Modeling code records
------------------------------

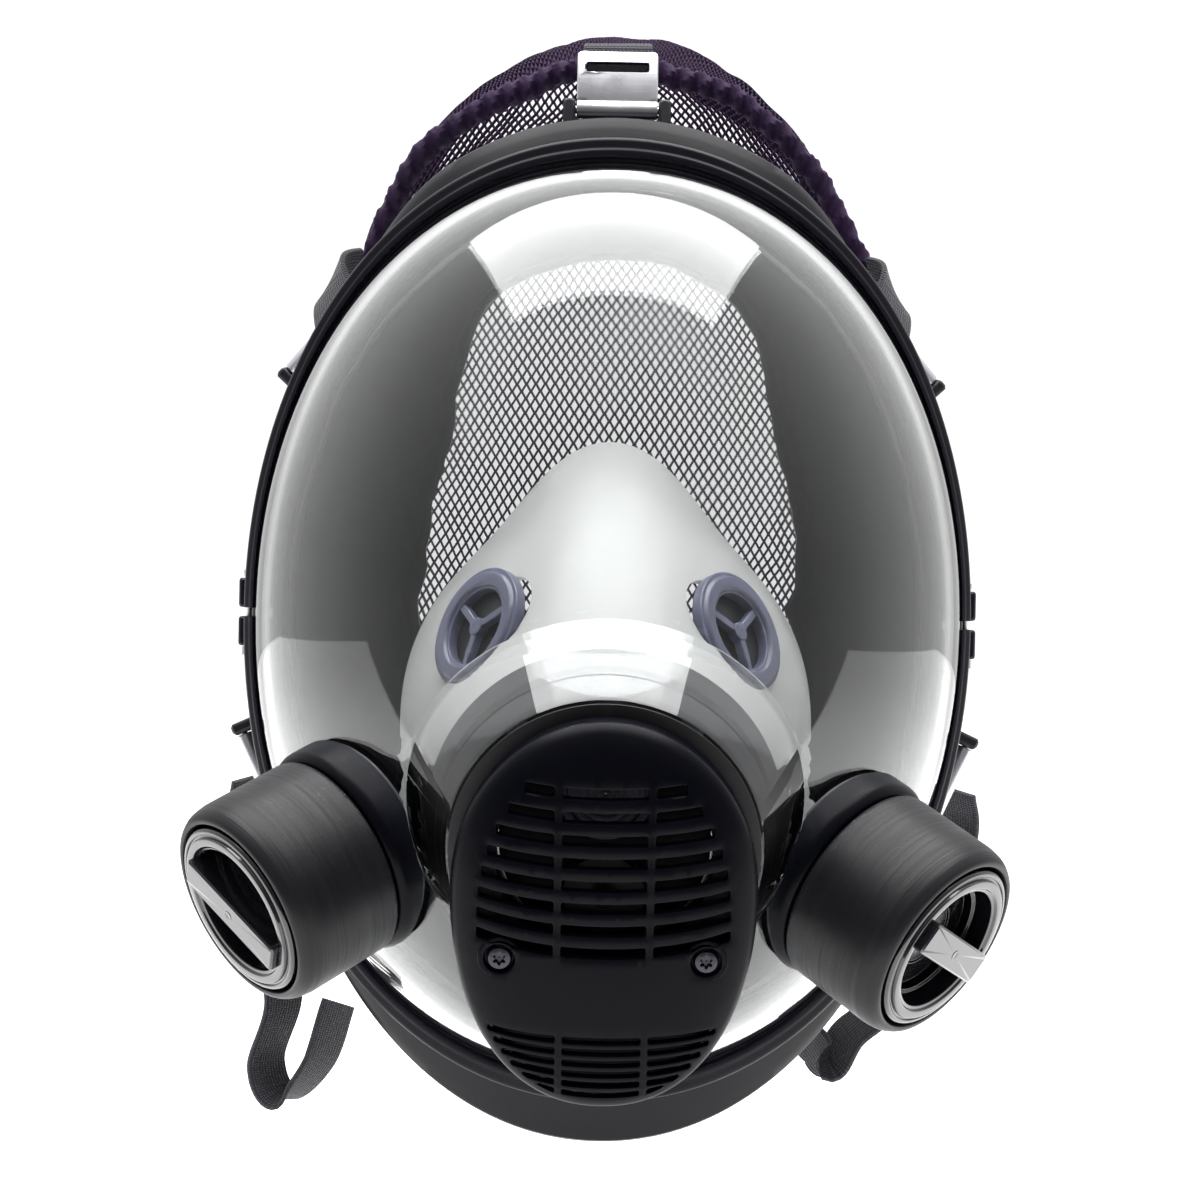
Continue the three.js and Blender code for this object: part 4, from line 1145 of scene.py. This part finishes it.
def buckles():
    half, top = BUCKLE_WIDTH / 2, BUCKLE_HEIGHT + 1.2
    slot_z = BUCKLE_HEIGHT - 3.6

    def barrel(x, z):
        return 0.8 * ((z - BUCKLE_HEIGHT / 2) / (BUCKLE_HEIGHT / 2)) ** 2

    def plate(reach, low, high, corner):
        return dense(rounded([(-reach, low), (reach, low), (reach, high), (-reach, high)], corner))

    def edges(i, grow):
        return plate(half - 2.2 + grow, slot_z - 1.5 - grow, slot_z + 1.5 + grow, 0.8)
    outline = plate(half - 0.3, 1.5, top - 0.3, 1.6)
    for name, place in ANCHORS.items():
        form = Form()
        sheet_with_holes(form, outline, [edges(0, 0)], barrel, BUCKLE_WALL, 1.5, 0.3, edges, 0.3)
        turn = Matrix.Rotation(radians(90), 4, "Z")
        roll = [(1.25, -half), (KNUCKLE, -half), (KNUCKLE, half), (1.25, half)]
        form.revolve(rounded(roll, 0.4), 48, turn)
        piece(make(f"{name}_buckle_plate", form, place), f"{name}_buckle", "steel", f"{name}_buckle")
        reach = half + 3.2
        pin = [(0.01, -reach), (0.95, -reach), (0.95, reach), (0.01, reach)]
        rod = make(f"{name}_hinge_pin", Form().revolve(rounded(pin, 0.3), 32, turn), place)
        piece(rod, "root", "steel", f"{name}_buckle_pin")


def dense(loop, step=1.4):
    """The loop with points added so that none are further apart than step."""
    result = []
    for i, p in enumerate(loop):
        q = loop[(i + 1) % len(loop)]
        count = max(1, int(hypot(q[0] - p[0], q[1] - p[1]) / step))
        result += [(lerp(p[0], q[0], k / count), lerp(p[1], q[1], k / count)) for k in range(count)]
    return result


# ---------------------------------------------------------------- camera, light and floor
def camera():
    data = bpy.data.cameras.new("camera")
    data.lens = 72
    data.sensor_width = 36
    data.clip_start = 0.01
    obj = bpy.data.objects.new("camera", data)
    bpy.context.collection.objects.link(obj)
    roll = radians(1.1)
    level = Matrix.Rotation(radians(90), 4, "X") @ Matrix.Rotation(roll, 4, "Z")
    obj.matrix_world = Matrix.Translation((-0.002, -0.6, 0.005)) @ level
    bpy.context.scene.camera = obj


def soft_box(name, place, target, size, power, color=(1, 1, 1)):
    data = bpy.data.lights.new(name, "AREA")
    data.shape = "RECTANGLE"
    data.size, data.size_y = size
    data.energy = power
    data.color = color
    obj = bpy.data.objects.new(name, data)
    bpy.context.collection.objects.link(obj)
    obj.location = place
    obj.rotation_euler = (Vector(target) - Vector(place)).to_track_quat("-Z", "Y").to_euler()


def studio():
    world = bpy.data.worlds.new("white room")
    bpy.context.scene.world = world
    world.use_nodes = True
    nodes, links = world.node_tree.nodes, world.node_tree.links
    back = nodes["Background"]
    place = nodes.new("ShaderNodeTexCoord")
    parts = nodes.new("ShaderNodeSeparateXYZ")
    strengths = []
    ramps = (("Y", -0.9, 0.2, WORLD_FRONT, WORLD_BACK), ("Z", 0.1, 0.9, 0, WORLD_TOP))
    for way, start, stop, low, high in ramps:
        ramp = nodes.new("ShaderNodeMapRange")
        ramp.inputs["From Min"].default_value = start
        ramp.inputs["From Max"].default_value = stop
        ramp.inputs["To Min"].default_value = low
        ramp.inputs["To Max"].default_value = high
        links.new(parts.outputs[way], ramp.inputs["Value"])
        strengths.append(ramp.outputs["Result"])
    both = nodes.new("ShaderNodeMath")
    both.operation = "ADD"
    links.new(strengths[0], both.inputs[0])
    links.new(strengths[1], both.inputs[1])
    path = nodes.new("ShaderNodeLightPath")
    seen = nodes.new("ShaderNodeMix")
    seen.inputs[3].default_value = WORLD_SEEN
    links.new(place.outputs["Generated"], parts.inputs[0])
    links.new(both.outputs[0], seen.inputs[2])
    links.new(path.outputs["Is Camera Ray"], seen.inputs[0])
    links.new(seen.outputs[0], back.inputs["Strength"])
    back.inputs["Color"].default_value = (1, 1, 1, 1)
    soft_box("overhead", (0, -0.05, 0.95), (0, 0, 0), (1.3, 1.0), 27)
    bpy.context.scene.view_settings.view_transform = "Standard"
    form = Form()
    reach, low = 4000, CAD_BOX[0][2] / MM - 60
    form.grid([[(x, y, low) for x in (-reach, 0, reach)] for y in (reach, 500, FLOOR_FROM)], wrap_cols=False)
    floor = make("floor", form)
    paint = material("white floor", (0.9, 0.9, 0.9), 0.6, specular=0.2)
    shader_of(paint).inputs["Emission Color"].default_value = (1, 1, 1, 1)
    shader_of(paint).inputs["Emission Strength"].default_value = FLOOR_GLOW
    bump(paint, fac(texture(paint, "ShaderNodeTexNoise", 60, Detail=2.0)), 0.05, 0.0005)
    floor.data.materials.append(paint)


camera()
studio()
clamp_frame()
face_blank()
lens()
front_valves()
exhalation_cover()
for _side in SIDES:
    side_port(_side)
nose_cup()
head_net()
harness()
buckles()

------------------------------

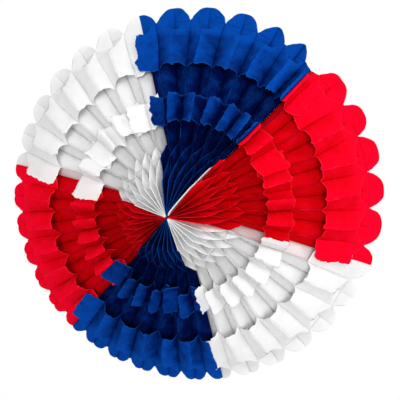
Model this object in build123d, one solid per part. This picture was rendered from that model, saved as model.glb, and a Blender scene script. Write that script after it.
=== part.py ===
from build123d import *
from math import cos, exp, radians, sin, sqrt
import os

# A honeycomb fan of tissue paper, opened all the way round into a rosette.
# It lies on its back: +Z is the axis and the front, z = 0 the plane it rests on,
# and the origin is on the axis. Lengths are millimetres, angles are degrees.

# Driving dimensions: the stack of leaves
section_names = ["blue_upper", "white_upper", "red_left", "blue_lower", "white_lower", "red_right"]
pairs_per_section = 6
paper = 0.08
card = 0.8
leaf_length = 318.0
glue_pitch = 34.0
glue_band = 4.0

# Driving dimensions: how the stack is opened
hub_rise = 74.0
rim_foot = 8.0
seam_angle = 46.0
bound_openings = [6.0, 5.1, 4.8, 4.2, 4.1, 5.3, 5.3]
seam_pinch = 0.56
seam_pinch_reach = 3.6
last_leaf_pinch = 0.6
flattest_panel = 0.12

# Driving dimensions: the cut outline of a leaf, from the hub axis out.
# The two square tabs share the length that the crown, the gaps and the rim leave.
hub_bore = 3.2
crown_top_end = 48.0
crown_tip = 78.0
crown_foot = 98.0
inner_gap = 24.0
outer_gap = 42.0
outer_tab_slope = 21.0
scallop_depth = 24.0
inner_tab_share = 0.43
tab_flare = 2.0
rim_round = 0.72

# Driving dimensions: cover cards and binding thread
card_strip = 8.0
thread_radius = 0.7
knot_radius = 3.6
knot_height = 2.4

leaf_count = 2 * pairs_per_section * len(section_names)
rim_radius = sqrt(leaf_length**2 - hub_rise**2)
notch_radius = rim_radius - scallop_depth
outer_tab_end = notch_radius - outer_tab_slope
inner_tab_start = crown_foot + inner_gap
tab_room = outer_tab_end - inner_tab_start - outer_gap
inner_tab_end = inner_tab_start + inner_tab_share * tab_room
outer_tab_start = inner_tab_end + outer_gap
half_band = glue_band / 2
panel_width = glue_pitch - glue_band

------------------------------

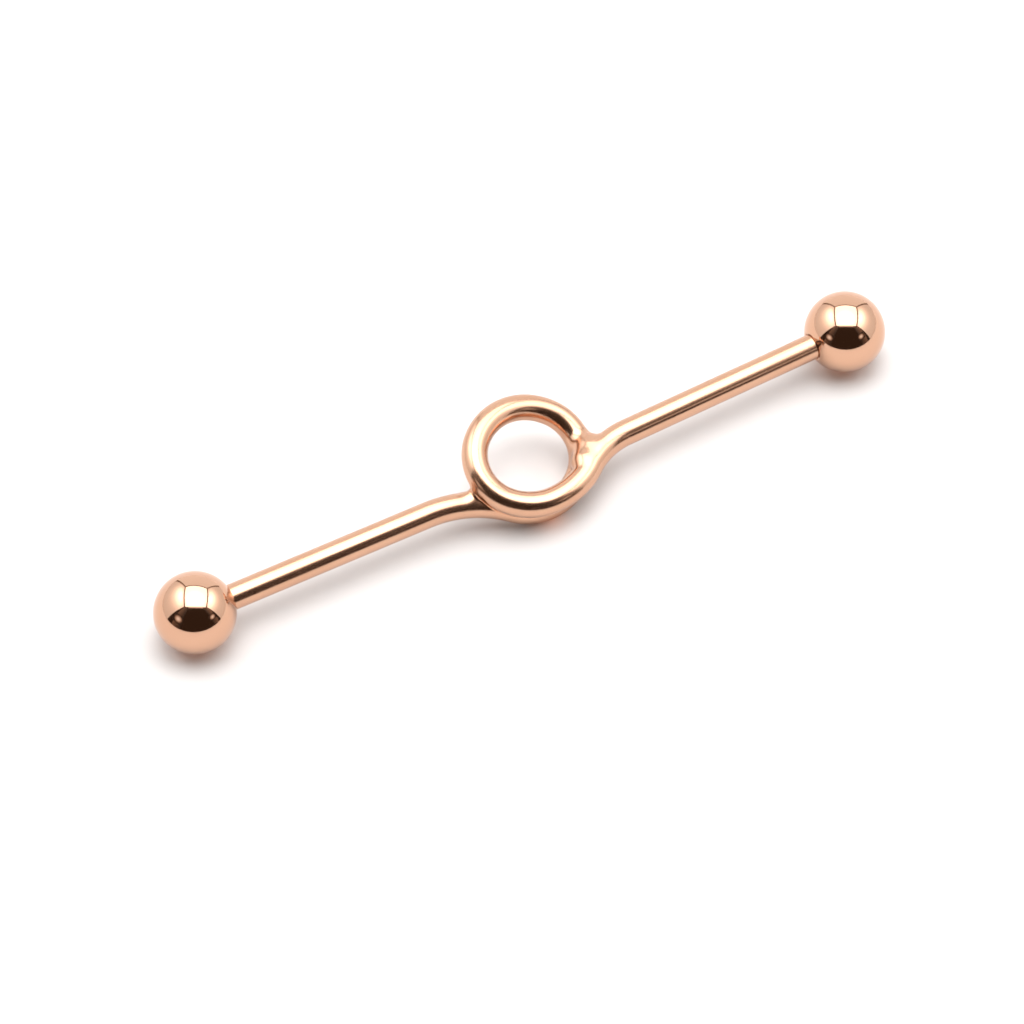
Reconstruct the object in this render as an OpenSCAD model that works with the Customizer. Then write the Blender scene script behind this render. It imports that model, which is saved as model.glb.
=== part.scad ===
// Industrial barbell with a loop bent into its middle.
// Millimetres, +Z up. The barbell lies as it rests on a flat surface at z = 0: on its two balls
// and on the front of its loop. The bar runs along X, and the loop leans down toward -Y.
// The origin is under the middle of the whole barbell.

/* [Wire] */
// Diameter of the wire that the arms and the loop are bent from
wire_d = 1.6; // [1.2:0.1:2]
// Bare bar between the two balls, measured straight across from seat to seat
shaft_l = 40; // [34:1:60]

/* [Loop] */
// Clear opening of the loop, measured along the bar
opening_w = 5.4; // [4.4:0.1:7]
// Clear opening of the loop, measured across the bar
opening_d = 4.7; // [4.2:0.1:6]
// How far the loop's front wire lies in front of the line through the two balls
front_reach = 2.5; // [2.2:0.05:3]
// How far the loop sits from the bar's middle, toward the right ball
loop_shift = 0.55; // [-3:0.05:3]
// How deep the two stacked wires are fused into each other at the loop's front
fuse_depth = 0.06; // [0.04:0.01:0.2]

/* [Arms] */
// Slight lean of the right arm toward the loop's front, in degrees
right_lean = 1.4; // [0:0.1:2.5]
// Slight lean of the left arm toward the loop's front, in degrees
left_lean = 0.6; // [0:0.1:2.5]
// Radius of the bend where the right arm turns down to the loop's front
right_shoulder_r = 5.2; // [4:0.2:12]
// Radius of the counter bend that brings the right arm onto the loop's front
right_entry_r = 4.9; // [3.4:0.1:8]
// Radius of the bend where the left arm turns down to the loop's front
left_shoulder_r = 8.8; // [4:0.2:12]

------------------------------

Task objective:
Where does the word "saved" appear? Return each line that holds it.

Exercise response:
Model this object in build123d, one solid per part. This picture was rendered from that model, saved as model.glb, and a Blender scene script. Write that script after it.
Reconstruct the object in this render as an OpenSCAD model that works with the Customizer. Then write the Blender scene script behind this render. It imports that model, which is saved as model.glb.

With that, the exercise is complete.